(begin)
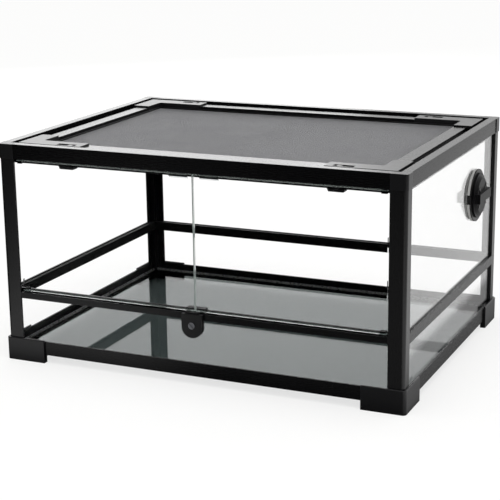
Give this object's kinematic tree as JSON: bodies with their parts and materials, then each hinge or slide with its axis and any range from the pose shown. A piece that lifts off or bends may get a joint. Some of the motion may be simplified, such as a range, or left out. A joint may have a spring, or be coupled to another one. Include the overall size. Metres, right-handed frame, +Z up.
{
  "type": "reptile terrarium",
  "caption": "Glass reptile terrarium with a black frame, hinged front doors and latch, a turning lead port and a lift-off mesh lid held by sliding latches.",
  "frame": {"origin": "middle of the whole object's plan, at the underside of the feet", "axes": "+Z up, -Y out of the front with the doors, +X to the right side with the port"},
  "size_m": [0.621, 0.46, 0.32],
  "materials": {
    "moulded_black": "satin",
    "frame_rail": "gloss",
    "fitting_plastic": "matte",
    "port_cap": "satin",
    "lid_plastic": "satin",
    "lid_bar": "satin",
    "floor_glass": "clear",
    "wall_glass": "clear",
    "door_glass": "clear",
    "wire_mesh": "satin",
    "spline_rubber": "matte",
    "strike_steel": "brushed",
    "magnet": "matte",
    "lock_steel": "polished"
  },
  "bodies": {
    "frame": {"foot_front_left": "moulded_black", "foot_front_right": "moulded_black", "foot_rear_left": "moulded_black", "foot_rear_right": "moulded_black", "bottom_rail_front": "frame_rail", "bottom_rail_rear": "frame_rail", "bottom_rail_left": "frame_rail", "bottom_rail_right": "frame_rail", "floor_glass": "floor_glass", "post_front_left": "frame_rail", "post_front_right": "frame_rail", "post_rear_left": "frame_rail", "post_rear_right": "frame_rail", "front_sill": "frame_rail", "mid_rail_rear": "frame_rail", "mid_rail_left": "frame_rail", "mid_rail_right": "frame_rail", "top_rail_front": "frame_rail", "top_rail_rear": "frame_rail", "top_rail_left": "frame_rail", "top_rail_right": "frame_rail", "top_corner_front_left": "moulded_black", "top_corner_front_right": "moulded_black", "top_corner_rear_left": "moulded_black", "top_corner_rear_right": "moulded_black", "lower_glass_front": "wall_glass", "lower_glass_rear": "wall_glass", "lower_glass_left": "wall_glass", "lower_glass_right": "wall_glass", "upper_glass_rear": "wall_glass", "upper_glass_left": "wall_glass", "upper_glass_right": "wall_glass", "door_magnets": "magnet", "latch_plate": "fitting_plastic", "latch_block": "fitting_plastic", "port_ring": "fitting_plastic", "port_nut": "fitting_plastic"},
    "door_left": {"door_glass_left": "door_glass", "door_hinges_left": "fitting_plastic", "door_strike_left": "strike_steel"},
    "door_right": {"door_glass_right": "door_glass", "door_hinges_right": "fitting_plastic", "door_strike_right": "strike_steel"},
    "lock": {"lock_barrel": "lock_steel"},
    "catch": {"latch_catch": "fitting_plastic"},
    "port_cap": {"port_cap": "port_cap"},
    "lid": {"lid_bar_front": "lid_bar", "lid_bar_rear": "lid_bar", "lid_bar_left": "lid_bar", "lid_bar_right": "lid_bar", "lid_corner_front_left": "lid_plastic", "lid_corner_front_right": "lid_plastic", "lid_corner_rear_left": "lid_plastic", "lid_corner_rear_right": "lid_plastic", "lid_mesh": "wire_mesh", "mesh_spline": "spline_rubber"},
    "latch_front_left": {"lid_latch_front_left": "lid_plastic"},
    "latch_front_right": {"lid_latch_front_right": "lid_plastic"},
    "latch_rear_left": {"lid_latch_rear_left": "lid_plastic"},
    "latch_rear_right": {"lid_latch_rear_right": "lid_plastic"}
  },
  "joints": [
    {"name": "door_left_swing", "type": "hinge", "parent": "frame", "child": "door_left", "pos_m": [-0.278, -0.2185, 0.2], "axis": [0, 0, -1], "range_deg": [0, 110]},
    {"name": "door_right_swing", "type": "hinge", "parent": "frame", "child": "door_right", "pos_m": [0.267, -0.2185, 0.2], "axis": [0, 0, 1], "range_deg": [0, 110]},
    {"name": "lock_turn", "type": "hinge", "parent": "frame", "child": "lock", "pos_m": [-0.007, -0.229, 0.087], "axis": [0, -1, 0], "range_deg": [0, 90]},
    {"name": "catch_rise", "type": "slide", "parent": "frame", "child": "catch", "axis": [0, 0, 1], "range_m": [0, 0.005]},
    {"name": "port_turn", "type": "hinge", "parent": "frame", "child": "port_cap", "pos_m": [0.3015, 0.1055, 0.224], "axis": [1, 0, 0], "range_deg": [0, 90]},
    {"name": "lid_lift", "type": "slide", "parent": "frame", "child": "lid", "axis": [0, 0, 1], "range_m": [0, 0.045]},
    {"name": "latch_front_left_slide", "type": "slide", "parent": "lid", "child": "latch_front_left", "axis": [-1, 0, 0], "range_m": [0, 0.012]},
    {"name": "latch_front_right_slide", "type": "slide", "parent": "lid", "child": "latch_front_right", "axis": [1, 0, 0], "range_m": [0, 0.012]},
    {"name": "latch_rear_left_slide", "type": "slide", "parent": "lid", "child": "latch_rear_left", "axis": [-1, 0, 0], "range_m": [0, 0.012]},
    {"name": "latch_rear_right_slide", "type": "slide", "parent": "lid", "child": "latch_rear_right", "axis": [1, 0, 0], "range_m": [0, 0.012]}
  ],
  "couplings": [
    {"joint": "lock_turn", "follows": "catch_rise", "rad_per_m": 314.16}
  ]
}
(end)
## TASK DIRECTIONS
Locate the lines above that hold the word "bodies". Show every one of them.

## RESULT OF THIS TASK
Give this object's kinematic tree as JSON: bodies with their parts and materials, then each hinge or slide with its axis and any range from the pose shown. A piece that lifts off or bends may get a joint. Some of the motion may be simplified, such as a range, or left out. A joint may have a spring, or be coupled to another one. Include the overall size. Metres, right-handed frame, +Z up.
  "bodies": {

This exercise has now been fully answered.